TACİZCİ POLİSTEN ‘DEVLETE SADAKAT’ SAVUNMASI

Belediyede müdür olduğu sırada bir genç kadını fuhuşa zorladığı ortaya çıkan ve 11 yıl hapis cezası verilen polis memuru Ercan Uysaler ise, savunmasında “Devletime sadakat ile tüm işlerimi yerine getirdim. Birçok amirlik görevinde bulundum. Kimse bana kanuna uygun olmayan bir iş yaptıramaz. Mardin'de ben bir kumpasa maruz kaldım. Konusu suç teşkil edecek bir olayı vali bile olsa bana yaptıramaz” iddialarında bulunarak, 550 personelin iş çıkışını yaptığı itirafında bulundu.

KAYYIMIN YEĞENİ VE TACİZCİ POLİS TAHLİYE EDİLDİ

Mahkeme tutuklu olan kayyımın yeğeni Yunus Emre Akça ile Ercan Uysaler hakkında “Atılı suçun kanunda öngörülen hapis cezasının alt üst sınırı, sanıkların tutuklulukta geçirdiği süre ve tutukluluktan elde edilecek faydanın bu aşamada adli kontrol hükümleri ile de sağlanabilecek olması” gerekçeleri ile tahliyelerine karar verdi. Mahkeme her iki isim hakkında adli kontrol uygulanmasına karar verdi.

Öte yandan polis memuru Uysaler’in hakkında 11 yıl hapis cezası ve tutuklama kararı verilen dosyadan da daha önce tahliye edildiği ortaya çıktı.

DAVA HAKKINDA

Kayyım döneminin bürokratları ile ihalelerin verildiği kişilerin de aralarında olduğu 14 kişi “Dolandırıcılık”, “Zimmet” ve “Zimmete yardım” suçundan yargılanıyor.

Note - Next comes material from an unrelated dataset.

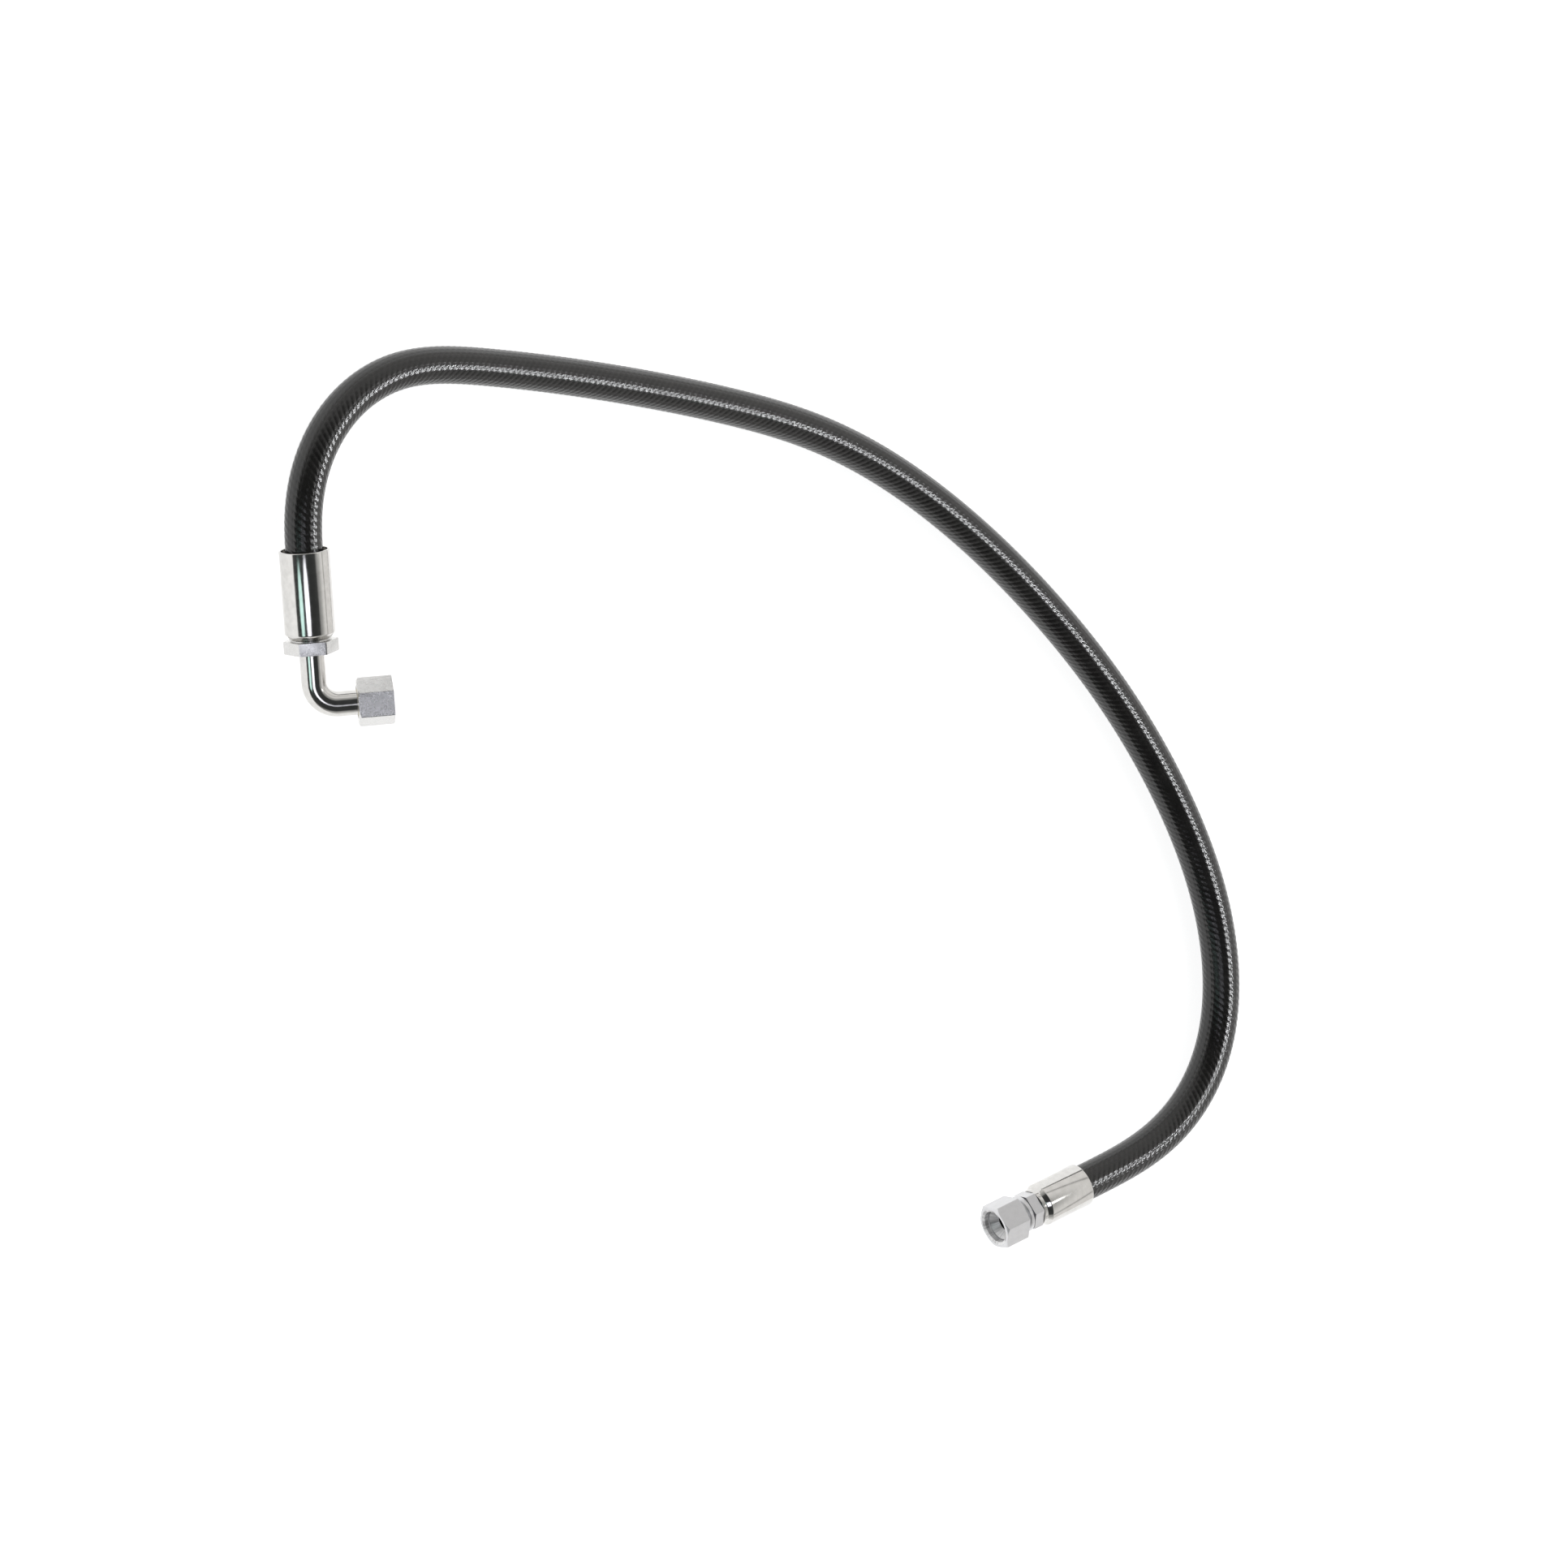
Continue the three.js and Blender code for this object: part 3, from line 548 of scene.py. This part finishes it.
def impression_tree():
    """A geometry tree that presses staggered pillows into a pipe's outer skin, as cloth or braid does."""
    group = bpy.data.node_groups.new("pressed_pattern", "GeometryNodeTree")
    sockets = group.interface
    sockets.new_socket("Geometry", in_out="INPUT", socket_type="NodeSocketGeometry")
    for label in ("Cells Around", "Cell Length", "Slant", "Relief"):
        sockets.new_socket(label, in_out="INPUT", socket_type="NodeSocketFloat")
    sockets.new_socket("Material", in_out="INPUT", socket_type="NodeSocketMaterial")
    sockets.new_socket("Geometry", in_out="OUTPUT", socket_type="NodeSocketGeometry")
    tree = Tree(group)
    given = tree.node("NodeGroupInput").outputs

    def attribute(name):
        read = tree.node("GeometryNodeInputNamedAttribute", {"Name": name}, data_type="FLOAT")
        return read.outputs["Attribute"]

    column = tree.math("MULTIPLY", attribute("around"), given["Cells Around"])
    row = tree.math("ADD",
                    tree.math("DIVIDE", attribute("along"), given["Cell Length"]),
                    tree.math("MULTIPLY", column, given["Slant"]))
    across = tree.math("ABSOLUTE", tree.math("COSINE", tree.math("MULTIPLY", column, math.pi)))
    along = tree.math("ABSOLUTE", tree.math("COSINE", tree.math("MULTIPLY", row, math.pi)))
    pillow = tree.math("MULTIPLY", along, tree.math("ADD", tree.math("MULTIPLY", across, 0.6), 0.4))
    height = tree.math("SUBTRACT", tree.math("MULTIPLY", pillow, 2.0), 1.0)
    lift = tree.math("MULTIPLY", tree.math("MULTIPLY", height, given["Relief"]), attribute("skin"))
    normal = tree.node("GeometryNodeInputNormal").outputs["Normal"]
    offset = tree.node("ShaderNodeVectorMath", {0: normal, "Scale": lift}, operation="SCALE")
    moved = tree.node("GeometryNodeSetPosition",
                      {"Geometry": given["Geometry"], "Offset": offset.outputs["Vector"]})
    real = tree.node("GeometryNodeRealizeInstances", {"Geometry": moved.outputs["Geometry"]})
    coloured = tree.node("GeometryNodeSetMaterial",
                         {"Geometry": real.outputs["Geometry"], "Material": given["Material"]})
    tree.node("NodeGroupOutput", {"Geometry": coloured.outputs["Geometry"]})
    return group


PRESSED_PATTERN = impression_tree()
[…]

Hazırlanan iddianameye göre; belediyede sahte faturalar düzenlenip, yapılmamış işler karşılığında ödemeler gerçekleştirildi. MİT Saha çalışanı olduğu iddia edilen kişiye usulsüz ödemeler yapıldı, resmi olarak belediye personeli olmadıkları halde birçok kişiye personel gibi maaş ödenmesi gerçekleştirildi. Kent AŞ.’nin kasa hesabından usulsüz bir şekilde elden çekilen paraların ortadan kaybolmasının da konu alındığı iddianameye göre  şahıslar milyonlarca TL’lik vurgun gerçekleştirdi. Şirketin kasa hesaplarına göre; kasada olması gereken 4 milyon 972 bin 832,86 TL’nin de kaybolduğu ve kasada 1 TL bırakıldığı iddianameye yansımıştı.